Senin, 21 Maret 2011

Kemiskinan yang bukan miskin


Kemiskinan yang bukan miskin
 
Dengan total dana Rp 51 triliun pada 2007,akan tercipta 12,5 juta lapangan kerja sehingga jumlah penduduk miskin pada 2009 akan berkurang 8,2 persen. Ini berarti pemahaman pemerintah terhadap kemiskinan dan strategi pengentasannya belum berubah, pemerintah masih melihat kemiskinan sebatas defisit,bahwa orang miskin tidak memiliki pendapatan yang cukup, perumahan yang layak atau air bersih, pandangan ini mendorong perencanaan pengadaan materi yang tidak ada. Asumsi tidak tertulis adalah bila materi yang tidak ada ini telah ada,orang miskin dianggap tidak lagi miskin.

Pandangan semacam ini tidak salah. Orang miskin membutuhkan materi itu, tetapi pandangan semacam ini tidak menyentuh inti persoalan dan justru melahirkan persoalan baru yaitu, mendorong pemerintah memosisikan diri sebagai sinterklas, orang miskin dilihat sebagai penerima pasif dan sebagai manusia yang tidak utuh.

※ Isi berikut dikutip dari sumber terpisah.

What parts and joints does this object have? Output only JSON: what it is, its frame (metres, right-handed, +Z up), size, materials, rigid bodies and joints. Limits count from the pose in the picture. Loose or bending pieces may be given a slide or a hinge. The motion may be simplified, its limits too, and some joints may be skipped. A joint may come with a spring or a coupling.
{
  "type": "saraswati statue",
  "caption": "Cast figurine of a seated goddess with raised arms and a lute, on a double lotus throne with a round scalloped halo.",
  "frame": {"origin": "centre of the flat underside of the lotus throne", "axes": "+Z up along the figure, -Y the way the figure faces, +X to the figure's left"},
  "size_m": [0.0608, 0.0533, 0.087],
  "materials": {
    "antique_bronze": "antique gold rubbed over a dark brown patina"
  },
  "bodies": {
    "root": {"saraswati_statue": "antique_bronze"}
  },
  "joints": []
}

Kalaupun pemerintah hanya memberi fokus pada kemiskinan materi melalui melalui sisi pengadaan materi,pemerintah sering mengabaikan sisi penggunaan materi, membelanjakan pendapatan bagi orang miskin sama sulitnya dengan memperoleh pendapatan. Orang miskin suka meniru perilaku orang orang yang tidak miskin disekitar mereka sehingga pendapatan yang diperoleh sering habis diaset yang tid produktif seperti parabola,handphone, pengeluaran destruktif seperti alkohol,bahkan pesta pora.

Artinya keberadaan penduduk yang bukan miskin memengaruhi keberhasilan pengentasan kemiskinan, peran mereka sangat signifikan karena mereka tidak hidup disuatu komunitas yang terpisah dari penduduk nonmiskin, disuatu komunitas termiskin sekalipun selalu ada sekelompok penduduk kurang miskin yang menduduki posisi-posisi kuncu dalam pengambilan keputusan.

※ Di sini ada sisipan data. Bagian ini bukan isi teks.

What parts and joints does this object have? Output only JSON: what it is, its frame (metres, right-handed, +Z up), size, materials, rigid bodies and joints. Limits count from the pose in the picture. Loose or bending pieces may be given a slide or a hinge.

Kelempok ini memiliki persoalan ”kemiskinan” yang tidak kalah penting, seperti praktik ijon, perilaku eksploitatif, bahkan pemerasan terhadap penduduk yang miskin. Mereka membangun image bahwa merekalah yang akan menyelamatkan orang miskin, bahwa mereka membuat hidup orang miskin menjadi utuh, kemiskinan kelompok ini lahir ketika mereka kehilangan identitas yang membuat mereka tidak mengerti panggilan mereka sesungguhnya.

     Akar persoalan kemiskinan adalah realisasi yang rusak sebagai akibat dari cara pandang identitas dan panggilan yang salah.penduduk miskin cenderung menyerahkan nasib dan tidak percaya diri,mereka menolak identitas mereka yang sesungguhnya. Jelas, pengentasan kemiskinan tidak cukup bila kemiskinan hanya dilihat sebagai ketiadaan materi semata, kemiskinan adalah persoalaan relasional yang harus diperangi melalui pemulihan identitas dan penemuan panggilan hidup yang sebenarnya.